▶ _WORK REQUIRED_
Reproduce exactly the lines from the line with "if empty is" through the line with "imported = [obj", both included, and no other lines.

▶ _MATERIAL PROVIDED_

* * * *

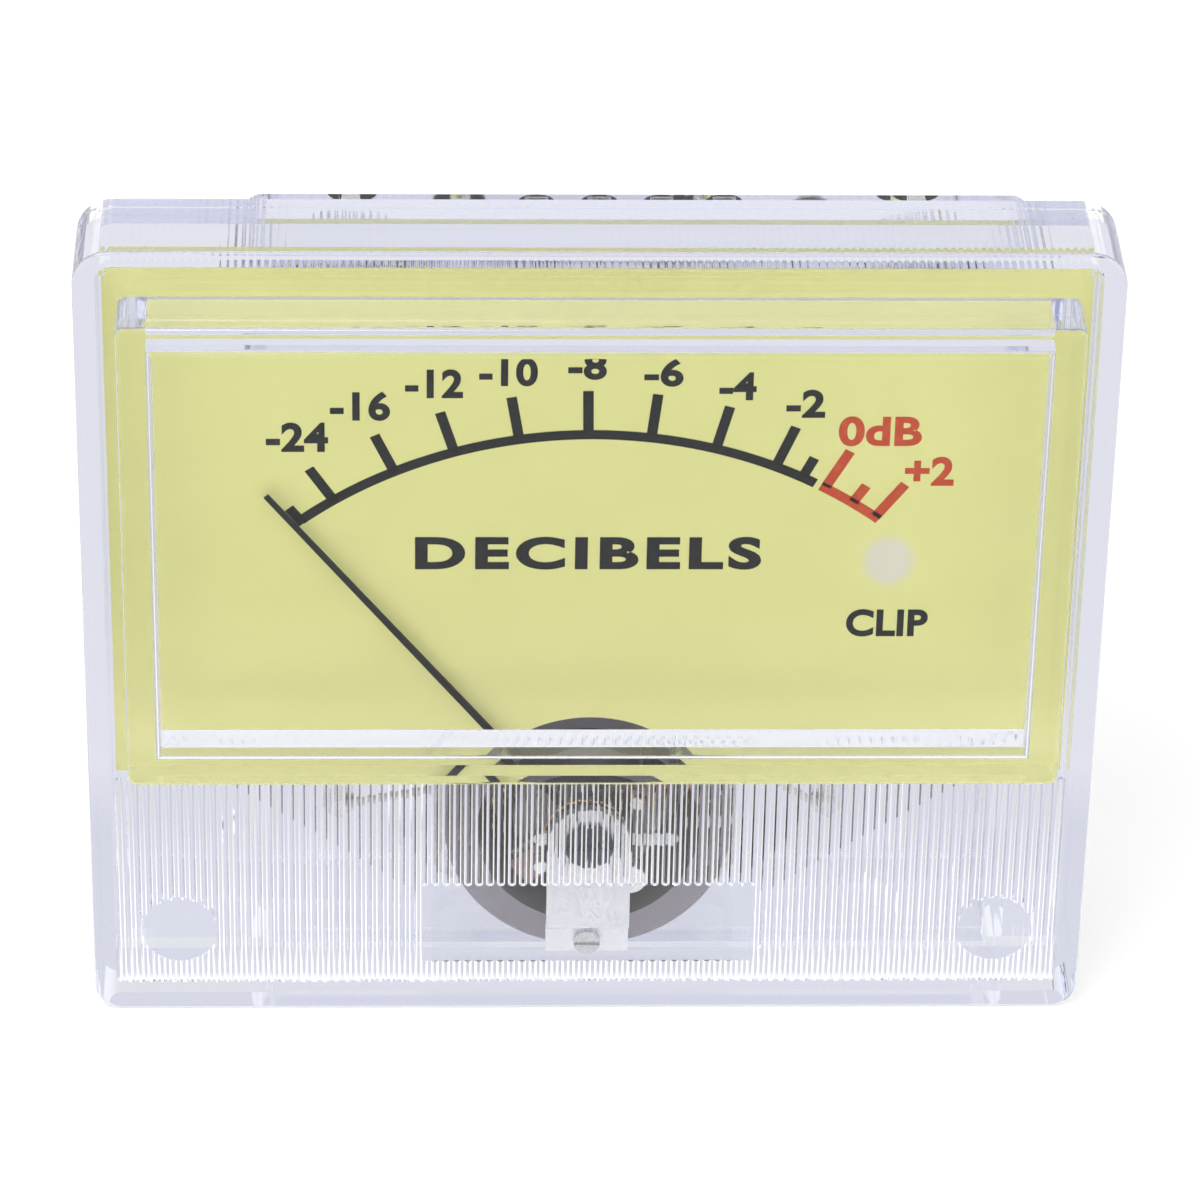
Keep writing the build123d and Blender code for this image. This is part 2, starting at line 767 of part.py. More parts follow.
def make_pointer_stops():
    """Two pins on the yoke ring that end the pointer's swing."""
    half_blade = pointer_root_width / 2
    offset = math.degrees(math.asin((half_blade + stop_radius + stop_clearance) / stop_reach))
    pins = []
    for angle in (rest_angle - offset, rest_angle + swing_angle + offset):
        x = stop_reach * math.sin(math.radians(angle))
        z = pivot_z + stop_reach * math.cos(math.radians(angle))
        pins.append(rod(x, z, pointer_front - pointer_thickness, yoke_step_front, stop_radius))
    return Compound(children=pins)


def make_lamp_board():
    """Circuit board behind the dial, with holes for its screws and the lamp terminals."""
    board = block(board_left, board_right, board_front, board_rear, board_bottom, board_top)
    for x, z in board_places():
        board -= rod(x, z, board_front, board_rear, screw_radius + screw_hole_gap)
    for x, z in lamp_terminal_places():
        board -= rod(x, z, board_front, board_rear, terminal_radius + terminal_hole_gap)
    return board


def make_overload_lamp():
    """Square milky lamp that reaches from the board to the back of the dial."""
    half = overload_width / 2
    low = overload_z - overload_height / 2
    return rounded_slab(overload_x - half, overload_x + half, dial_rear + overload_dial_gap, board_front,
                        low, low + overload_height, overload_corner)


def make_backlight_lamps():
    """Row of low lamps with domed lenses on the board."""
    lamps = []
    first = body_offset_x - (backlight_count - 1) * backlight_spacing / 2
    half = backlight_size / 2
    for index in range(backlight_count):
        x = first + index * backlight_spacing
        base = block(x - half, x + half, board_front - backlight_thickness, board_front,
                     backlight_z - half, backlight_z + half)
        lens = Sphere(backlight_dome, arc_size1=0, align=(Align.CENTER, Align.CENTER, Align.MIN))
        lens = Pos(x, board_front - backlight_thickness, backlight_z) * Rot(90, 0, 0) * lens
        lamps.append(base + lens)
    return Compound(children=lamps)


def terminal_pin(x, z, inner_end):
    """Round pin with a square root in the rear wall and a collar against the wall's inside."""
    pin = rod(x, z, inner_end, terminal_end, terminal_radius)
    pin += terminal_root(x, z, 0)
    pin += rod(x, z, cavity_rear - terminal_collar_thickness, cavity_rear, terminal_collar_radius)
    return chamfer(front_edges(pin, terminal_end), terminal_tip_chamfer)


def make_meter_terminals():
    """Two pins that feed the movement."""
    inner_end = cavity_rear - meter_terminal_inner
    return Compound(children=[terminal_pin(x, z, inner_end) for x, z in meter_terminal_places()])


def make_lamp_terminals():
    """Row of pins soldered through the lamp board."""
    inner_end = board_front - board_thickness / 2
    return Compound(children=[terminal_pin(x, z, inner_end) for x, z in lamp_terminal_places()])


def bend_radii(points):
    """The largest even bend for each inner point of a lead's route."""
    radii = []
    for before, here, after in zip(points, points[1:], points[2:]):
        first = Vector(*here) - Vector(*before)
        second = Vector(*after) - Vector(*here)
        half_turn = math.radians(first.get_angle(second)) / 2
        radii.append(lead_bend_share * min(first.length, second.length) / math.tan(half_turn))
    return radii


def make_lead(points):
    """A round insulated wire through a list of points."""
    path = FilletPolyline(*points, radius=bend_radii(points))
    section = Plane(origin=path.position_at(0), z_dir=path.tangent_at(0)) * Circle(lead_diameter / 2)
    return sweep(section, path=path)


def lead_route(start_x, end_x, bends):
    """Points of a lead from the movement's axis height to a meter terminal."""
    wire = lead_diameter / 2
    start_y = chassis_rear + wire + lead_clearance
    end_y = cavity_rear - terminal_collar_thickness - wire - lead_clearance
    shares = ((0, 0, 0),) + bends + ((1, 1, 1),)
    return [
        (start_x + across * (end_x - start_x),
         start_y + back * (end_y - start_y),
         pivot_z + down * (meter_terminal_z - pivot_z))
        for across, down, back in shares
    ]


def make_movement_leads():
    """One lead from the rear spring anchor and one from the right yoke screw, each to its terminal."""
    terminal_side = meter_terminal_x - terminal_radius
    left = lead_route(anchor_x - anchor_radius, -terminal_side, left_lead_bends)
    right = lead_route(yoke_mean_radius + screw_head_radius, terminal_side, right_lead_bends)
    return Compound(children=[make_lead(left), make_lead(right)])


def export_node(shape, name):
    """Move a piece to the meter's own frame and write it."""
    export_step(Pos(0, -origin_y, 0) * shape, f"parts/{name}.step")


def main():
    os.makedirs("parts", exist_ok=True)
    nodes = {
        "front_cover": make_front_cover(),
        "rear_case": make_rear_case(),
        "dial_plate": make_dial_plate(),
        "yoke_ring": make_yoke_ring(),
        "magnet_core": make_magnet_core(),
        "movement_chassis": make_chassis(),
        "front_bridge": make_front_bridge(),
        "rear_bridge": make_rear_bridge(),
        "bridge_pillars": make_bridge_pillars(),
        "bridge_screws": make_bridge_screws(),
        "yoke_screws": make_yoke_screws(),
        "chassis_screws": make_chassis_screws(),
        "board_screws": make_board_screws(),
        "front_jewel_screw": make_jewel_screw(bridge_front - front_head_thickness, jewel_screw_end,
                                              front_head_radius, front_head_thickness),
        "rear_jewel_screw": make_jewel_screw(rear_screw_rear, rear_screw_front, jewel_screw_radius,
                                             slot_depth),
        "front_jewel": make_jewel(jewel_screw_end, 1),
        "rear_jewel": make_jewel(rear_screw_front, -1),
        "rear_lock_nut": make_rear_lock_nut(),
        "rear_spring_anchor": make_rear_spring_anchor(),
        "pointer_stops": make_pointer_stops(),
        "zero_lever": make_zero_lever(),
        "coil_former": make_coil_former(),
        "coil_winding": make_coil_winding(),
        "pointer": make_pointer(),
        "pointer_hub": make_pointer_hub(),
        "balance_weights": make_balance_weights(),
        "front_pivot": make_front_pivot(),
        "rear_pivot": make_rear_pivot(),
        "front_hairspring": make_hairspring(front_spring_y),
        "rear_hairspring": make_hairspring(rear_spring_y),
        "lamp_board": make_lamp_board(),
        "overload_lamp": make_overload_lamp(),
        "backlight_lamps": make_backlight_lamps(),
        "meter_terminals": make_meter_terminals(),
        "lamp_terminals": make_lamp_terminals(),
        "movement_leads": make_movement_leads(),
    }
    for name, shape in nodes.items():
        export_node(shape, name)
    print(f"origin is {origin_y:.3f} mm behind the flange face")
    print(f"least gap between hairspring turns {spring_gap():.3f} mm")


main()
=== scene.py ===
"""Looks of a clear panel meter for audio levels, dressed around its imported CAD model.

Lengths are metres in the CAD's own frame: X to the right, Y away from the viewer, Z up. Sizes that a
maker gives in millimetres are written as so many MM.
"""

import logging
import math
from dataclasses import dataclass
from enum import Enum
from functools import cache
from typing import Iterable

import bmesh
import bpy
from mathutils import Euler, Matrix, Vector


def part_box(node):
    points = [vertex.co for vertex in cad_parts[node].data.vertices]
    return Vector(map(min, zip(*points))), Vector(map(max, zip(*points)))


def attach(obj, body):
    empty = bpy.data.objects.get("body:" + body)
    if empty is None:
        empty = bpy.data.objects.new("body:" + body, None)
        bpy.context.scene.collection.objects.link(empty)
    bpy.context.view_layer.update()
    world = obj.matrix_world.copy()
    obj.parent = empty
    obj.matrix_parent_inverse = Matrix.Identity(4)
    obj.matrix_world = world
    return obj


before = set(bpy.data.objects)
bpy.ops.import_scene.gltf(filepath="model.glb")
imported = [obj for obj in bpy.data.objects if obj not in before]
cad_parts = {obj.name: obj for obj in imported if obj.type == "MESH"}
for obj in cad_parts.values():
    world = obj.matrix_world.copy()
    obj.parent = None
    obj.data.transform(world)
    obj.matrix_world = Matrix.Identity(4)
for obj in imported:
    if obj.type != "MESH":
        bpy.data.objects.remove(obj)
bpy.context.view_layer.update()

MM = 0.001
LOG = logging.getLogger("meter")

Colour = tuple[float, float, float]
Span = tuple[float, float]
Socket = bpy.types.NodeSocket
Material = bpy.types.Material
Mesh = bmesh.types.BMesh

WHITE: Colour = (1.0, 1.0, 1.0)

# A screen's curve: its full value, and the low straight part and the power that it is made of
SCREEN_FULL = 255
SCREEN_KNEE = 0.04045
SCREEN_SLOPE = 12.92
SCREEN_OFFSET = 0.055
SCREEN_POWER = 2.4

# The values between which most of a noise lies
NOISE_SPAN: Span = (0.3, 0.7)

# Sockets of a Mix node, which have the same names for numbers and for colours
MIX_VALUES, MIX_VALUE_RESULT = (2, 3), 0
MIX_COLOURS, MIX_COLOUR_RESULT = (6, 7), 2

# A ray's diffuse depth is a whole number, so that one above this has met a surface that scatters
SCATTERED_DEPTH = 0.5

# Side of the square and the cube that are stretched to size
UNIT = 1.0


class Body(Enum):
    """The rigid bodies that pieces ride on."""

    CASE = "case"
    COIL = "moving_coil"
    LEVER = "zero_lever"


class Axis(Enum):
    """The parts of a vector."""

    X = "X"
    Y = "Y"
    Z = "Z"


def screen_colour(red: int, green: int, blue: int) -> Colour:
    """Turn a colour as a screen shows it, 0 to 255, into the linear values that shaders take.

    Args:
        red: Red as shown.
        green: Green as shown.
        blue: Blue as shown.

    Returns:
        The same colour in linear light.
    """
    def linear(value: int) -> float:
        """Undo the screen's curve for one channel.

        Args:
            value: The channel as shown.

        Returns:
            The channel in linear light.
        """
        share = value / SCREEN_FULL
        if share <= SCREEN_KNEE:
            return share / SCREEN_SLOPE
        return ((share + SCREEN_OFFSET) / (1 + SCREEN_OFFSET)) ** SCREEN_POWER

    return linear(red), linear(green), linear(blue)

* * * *

▶ _FULL OUTPUT_
    if empty is None:
        empty = bpy.data.objects.new("body:" + body, None)
        bpy.context.scene.collection.objects.link(empty)
    bpy.context.view_layer.update()
    world = obj.matrix_world.copy()
    obj.parent = empty
    obj.matrix_parent_inverse = Matrix.Identity(4)
    obj.matrix_world = world
    return obj


before = set(bpy.data.objects)
bpy.ops.import_scene.gltf(filepath="model.glb")
imported = [obj for obj in bpy.data.objects if obj not in before]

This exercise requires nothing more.